When I search in Webmin action log for actions in November that changed file /etc/postfix/master.cf I have following result:

 Logged actions between 01/Jan/2020 and 13/Nov/2020 ...

Action      Module      User        Client Address      Date        Time   
Ran post-install script     Virtualmin Virtual Servers  -   -   2020/11/05  17:32
Ran post-install script     Virtualmin Virtual Servers  -   -   2020/11/05  17:31

However, that file change is unfortunately not logged there.

And Let's encrypt certificate renewals don't log anything.

Finally to be complete, I changed our DMARC BIND record in one of the domains end of October.

But the issue only appeared this week on the 2nd server after a server reboot (and same on the other server a few weeks back, after a reboot), when postfix started but didn't work du to this warning of port already used due to the last line (a systemctl restart postfix.service does NOT return an error, that error is only visible with a systemctl status postfix.service).

Do you need the complete exact master.cf file of before the boggus change visible above in my git diff ?

Ilia's picture
Submitted by Ilia on Sat, 11/14/2020 - 10:59

Do you need the complete exact master.cf file of before the boggus change visible above in my git diff ?

Yes, please.

I have attached to this bug ticket the /etc/postfix/master.cf file that worked before the Virtualmin upgrade and reboot (I have only anonymized consistently the IP addresses and domain-names in it).

I had the same experience.

I did a number of updates on Nov 15, 2020, including an update to webmin-1.960-1.noarch.

On Nov 17 postfix did a "refresh" right after a Let's Encrypt certificate renewal. Postfix failed to restart. Attempts to startup thereafter failed.

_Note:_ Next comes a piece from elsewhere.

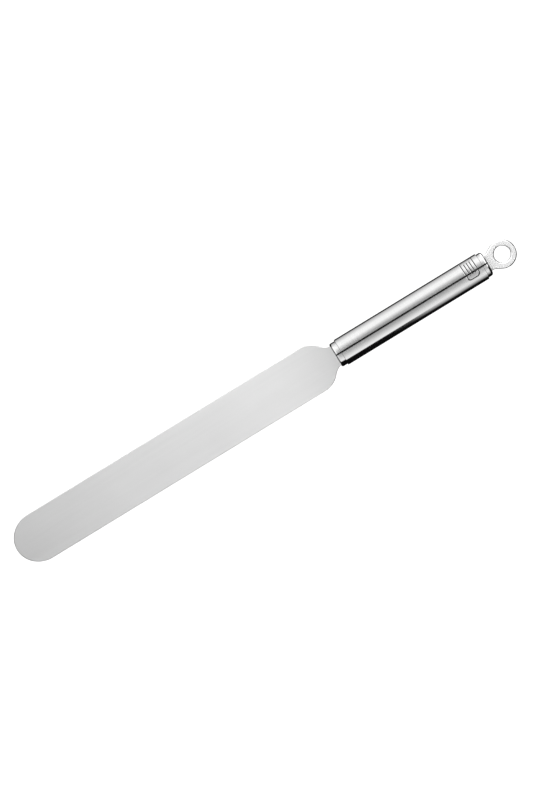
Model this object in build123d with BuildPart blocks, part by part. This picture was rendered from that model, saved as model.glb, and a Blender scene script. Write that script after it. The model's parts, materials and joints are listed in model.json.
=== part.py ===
"""Long flexible palette knife: a springy straight blade in a closed round steel handle with a hanging eye.

Millimetres. The origin is the centre of the hanging hole, +X runs along the tool to the blade's tip,
+Y lies across the blade and +Z stands up from its flat face.
"""

import os
from math import acos, copysign, cos, radians, sin, sqrt, tan

from build123d import *

# Blade: one sheet, with the tang that the front cap holds
BLADE_LENGTH = 255.0  # from the front cap's face to the tip
BLADE_WIDTH = 34.0
BLADE_THICKNESS = 1.0
BLADE_EDGE_RADIUS = 0.45
TIP_LENGTH = 18.5  # the tip is half an ellipse of this length and the blade's width
SHOULDER_RADIUS = 16.5  # outward curve that ends at the full width
NECK_RADIUS = 11.0  # inward curve that starts at the cap
NECK_ANGLE = 13.5  # degrees between the neck's flanks and the axis where they leave the cap
TANG_WIDTH = 15.0

# Handle: a drawn tube over two turned caps, each a cup with a closed, slotted end
TUBE_LENGTH = 113.0
TUBE_DIAMETER = 19.8
TUBE_WALL = 0.85
TUBE_CHAMFER = 0.2
FRONT_COLLAR = 4.5  # how far each cap stands out of the tube
REAR_COLLAR = 4.2
FRONT_SPIGOT = 14.0  # how far each cap reaches into the tube
REAR_SPIGOT = 12.0
FRONT_ROUNDING = 1.3
REAR_ROUNDING = 1.8
SPIGOT_CHAMFER = 0.5
CAP_END = 5.0  # thickness of each cap's closed end
CAP_WALL = 2.0

# Hanging eye: a flat ring with a neck, and a tang that the rear cap holds
EYE_DIAMETER = 20.0
EYE_HOLE_DIAMETER = 11.5
EYE_THICKNESS = 3.4
EYE_EDGE_RADIUS = 1.2
EYE_NECK_WIDTH = 12.3
EYE_FLARE = 28.0  # degrees between the flared flanks and the axis
EYE_FLARE_FILLET = 4.0
HOLE_TO_CAP = 12.0  # from the hole's centre to the rear cap's face

# Retaining pins, which the tube covers
PIN_DIAMETER = 3.0
PIN_CHAMFER = 0.3
BLADE_PIN_SPACING = 7.5

FIT = 0.02  # gap on each side between pieces that are pushed together

rear_face_x = HOLE_TO_CAP
tube_rear_x = rear_face_x + REAR_COLLAR
tube_front_x = tube_rear_x + TUBE_LENGTH
front_face_x = tube_front_x + FRONT_COLLAR
tip_x = front_face_x + BLADE_LENGTH
front_spigot_x = tube_front_x - FRONT_SPIGOT
rear_spigot_x = tube_rear_x + REAR_SPIGOT

bore_radius = TUBE_DIAMETER / 2 - TUBE_WALL
cap_radius = bore_radius - FIT
pin_hole_radius = PIN_DIAMETER / 2 + FIT
blade_pin_spots = [(front_spigot_x + FRONT_SPIGOT / 2, side * BLADE_PIN_SPACING / 2) for side in (-1, 1)]
eye_pin_spots = [(rear_spigot_x - REAR_SPIGOT / 2, 0.0)]


def turned_cap(face_x, spigot_x, rounding, slot_width, slot_thickness, pin_spots):
    """A cup from face_x to spigot_x, with its end slotted for a tang and its wall cross-drilled for the pins."""
    length = spigot_x - face_x
    inner_end_x = face_x + copysign(CAP_END, length)
    with BuildPart() as cap:
        with BuildSketch(Plane.YZ.offset(face_x)):
            Circle(cap_radius)
        extrude(amount=length)
        rims = cap.edges().filter_by(GeomType.CIRCLE)
        fillet(rims.filter_by_position(Axis.X, face_x, face_x), rounding)
        chamfer(rims.filter_by_position(Axis.X, spigot_x, spigot_x), SPIGOT_CHAMFER)
        with BuildSketch(Plane.YZ.offset(inner_end_x)):
            Circle(cap_radius - CAP_WALL)
        extrude(amount=spigot_x - inner_end_x, mode=Mode.SUBTRACT)
        with Locations((face_x + length / 2, 0, 0)):
            Box(abs(length), slot_width, slot_thickness, mode=Mode.SUBTRACT)
        with Locations(*pin_spots):
            Hole(pin_hole_radius)
    return cap


def retaining_pins(spots):
    """Short chamfered dowels through the cap, with their ends just under the tube's bore."""
    furthest = max(abs(y) for _, y in spots) + PIN_DIAMETER / 2
    with BuildPart() as pins:
        with Locations(*spots):
            Cylinder(PIN_DIAMETER / 2, 2 * sqrt(cap_radius**2 - furthest**2))
        chamfer(pins.edges().filter_by(GeomType.CIRCLE), PIN_CHAMFER)
    return pins


# Blade: half its outline is drawn from the tang to the tip, then mirrored
half_width = BLADE_WIDTH / 2
half_tang = TANG_WIDTH / 2
start_angle = radians(NECK_ANGLE)
turn_angle = acos(
    (NECK_RADIUS * cos(start_angle) + SHOULDER_RADIUS - half_width + half_tang) / (NECK_RADIUS + SHOULDER_RADIUS)
)
neck_start = (front_face_x, half_tang)
neck_end = (
    front_face_x + NECK_RADIUS * (sin(turn_angle) - sin(start_angle)),
    half_tang + NECK_RADIUS * (cos(start_angle) - cos(turn_angle)),
)
shoulder_end = (neck_end[0] + SHOULDER_RADIUS * sin(turn_angle), half_width)
tip_start = (tip_x - TIP_LENGTH, half_width)

with BuildPart() as blade:
    with BuildSketch():
        with BuildLine():
            Line(neck_start, (front_face_x, 0))
            TangentArc(neck_start, neck_end, tangent=(cos(start_angle), sin(start_angle)))
            TangentArc(neck_end, shoulder_end, tangent=(cos(turn_angle), sin(turn_angle)))
            Line(shoulder_end, tip_start)
            EllipticalCenterArc((tip_start[0], 0), TIP_LENGTH, half_width, arc_size=90)
            mirror(about=Plane.XZ)
        make_face()
    extrude(amount=BLADE_THICKNESS / 2, both=True)
    faces_outline = blade.faces().filter_by(Axis.Z).edges()
    fillet(faces_outline.filter_by(lambda e: e.center().X > front_face_x + FIT), BLADE_EDGE_RADIUS)
    with Locations(((front_face_x + front_spigot_x) / 2, 0, 0)):
        Box(front_face_x - front_spigot_x, TANG_WIDTH, BLADE_THICKNESS)
    with Locations(*blade_pin_spots):
        Hole(pin_hole_radius)

# Hanging eye: the ring, its flared neck up to the cap and the square-edged tang
half_neck = EYE_NECK_WIDTH / 2
flare = radians(EYE_FLARE)
flare_start = (EYE_DIAMETER / 2 * sin(flare), EYE_DIAMETER / 2 * cos(flare))
flare_end = (flare_start[0] + (flare_start[1] - half_neck) / tan(flare), half_neck)

with BuildPart() as hanging_eye:
    with BuildSketch() as eye_outline:
        with BuildLine():
            Polyline((0, 0), flare_start, flare_end, (rear_face_x, half_neck), (rear_face_x, 0))
            mirror(about=Plane.XZ)
        make_face()
        neck_corners = eye_outline.vertices().filter_by_position(Axis.X, flare_end[0], flare_end[0])
        fillet(neck_corners, EYE_FLARE_FILLET)
        Circle(EYE_DIAMETER / 2)
        Circle(EYE_HOLE_DIAMETER / 2, mode=Mode.SUBTRACT)
    extrude(amount=EYE_THICKNESS / 2, both=True)
    rims = hanging_eye.faces().filter_by(Axis.Z).edges()
    fillet(rims.filter_by(lambda e: e.center().X < rear_face_x - FIT), EYE_EDGE_RADIUS)
    with Locations(((rear_face_x + rear_spigot_x) / 2, 0, 0)):
        Box(rear_spigot_x - rear_face_x, EYE_NECK_WIDTH, EYE_THICKNESS)
    with Locations(*eye_pin_spots):
        Hole(pin_hole_radius)

# Handle tube: it slides over both spigots and hides the pins
with BuildPart() as handle_tube:
    with BuildSketch(Plane.YZ.offset(tube_rear_x)):
        Circle(TUBE_DIAMETER / 2)
        Circle(bore_radius, mode=Mode.SUBTRACT)
    extrude(amount=TUBE_LENGTH)
    chamfer(handle_tube.edges().filter_by(GeomType.CIRCLE), TUBE_CHAMFER)

front_cap = turned_cap(
    front_face_x, front_spigot_x, FRONT_ROUNDING, TANG_WIDTH + 2 * FIT, BLADE_THICKNESS + 2 * FIT, blade_pin_spots
)
rear_cap = turned_cap(
    rear_face_x, rear_spigot_x, REAR_ROUNDING, EYE_NECK_WIDTH + 2 * FIT, EYE_THICKNESS + 2 * FIT, eye_pin_spots
)

pieces = {
    "blade": blade,
    "front_cap": front_cap,
    "blade_pins": retaining_pins(blade_pin_spots),
    "handle_tube": handle_tube,
    "rear_cap": rear_cap,
    "eye_pin": retaining_pins(eye_pin_spots),
    "hanging_eye": hanging_eye,
}

os.makedirs("parts", exist_ok=True)
for name, piece in pieces.items():
    piece.part.label = name
    export_step(piece.part, f"parts/{name}.step")
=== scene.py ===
"""Looks of the flexible palette knife: its pieces, steels, studio and camera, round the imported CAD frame.

Everything is in metres in the row frame: the origin is the centre of the hanging hole, +X runs along the tool
to the blade's tip, +Y lies across the blade and +Z stands up from its flat face.
"""

import json
from math import acos, atan2, ceil, cos, pi, radians, sin, sqrt, tan

import bmesh
import bpy
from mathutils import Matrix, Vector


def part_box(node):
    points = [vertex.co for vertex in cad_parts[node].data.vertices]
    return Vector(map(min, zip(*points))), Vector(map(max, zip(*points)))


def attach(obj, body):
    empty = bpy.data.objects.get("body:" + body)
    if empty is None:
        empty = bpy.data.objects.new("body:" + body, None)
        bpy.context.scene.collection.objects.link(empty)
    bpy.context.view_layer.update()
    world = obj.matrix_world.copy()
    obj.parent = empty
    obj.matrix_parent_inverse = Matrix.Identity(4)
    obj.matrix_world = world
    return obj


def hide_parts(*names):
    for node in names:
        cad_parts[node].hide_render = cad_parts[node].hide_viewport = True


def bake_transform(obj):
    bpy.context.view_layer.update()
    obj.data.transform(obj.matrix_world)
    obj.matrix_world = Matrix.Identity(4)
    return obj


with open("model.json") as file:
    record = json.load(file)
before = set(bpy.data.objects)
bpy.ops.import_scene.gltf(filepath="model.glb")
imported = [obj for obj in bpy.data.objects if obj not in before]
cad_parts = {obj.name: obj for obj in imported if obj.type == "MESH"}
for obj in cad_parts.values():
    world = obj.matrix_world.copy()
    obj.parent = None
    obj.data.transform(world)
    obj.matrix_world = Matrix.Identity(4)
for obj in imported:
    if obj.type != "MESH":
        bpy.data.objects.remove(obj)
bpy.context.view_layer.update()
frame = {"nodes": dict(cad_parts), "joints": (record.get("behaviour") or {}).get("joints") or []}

MM = 0.001

# ---------------------------------------------------------------- places and sizes that the frame gives

blade_lo, blade_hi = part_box("blade")
tube_lo, tube_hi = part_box("handle_tube")
front_lo, front_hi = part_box("front_cap")
rear_lo, rear_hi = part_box("rear_cap")
eye_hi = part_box("hanging_eye")[1]
blade_pins_lo, blade_pins_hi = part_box("blade_pins")
eye_pin_lo, eye_pin_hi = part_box("eye_pin")

front_face_x, rear_face_x = front_hi.x, rear_lo.x
tip_x = blade_hi.x
tube_radius = (tube_hi.y - tube_lo.y) / 2
cap_radius = (front_hi.y - front_lo.y) / 2
hinge_x = frame["joints"][0]["pos_m"][0]
flex_limit = radians(frame["joints"][0]["range_deg"][1])

# ---------------------------------------------------------------- sizes that the frame doesn't give

SHOULDER_RADIUS = 16.5 * MM
NECK_RADIUS = 11.0 * MM
NECK_ANGLE = radians(13.5)
TANG_WIDTH = 15.0 * MM
TIP_LENGTH = 18.5 * MM
BLADE_EDGE_RADIUS = 0.45 * MM

TUBE_WALL = 0.85 * MM
TUBE_CHAMFER = 0.2 * MM

FRONT_ROUNDING = 1.3 * MM
REAR_ROUNDING = 1.8 * MM
SPIGOT_CHAMFER = 0.5 * MM
CAP_END = 5.0 * MM
CAP_WALL = 2.0 * MM
FACE_RINGS = (0.25, 0.6)  # extra rings of points on a cap's flat face, as shares of its radius
SLOT_OVERRUN = 0.5 * MM  # how far the tool that cuts a cap's slot passes its ends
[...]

When I realized that Postfix was not running, I found error messages like:

postfix/master[5195]: fatal: bind 0.0.0.0 port 465: Address already in use

When I looked at my postfix master.cf I found several lines at the bottom. I do not know how many of them were there before. I know this last one was not:

smtps inet n - n - 1 postscreen -o smtpd_tls_wrappermode=yes

When I commented that line out I was able to restart postfix.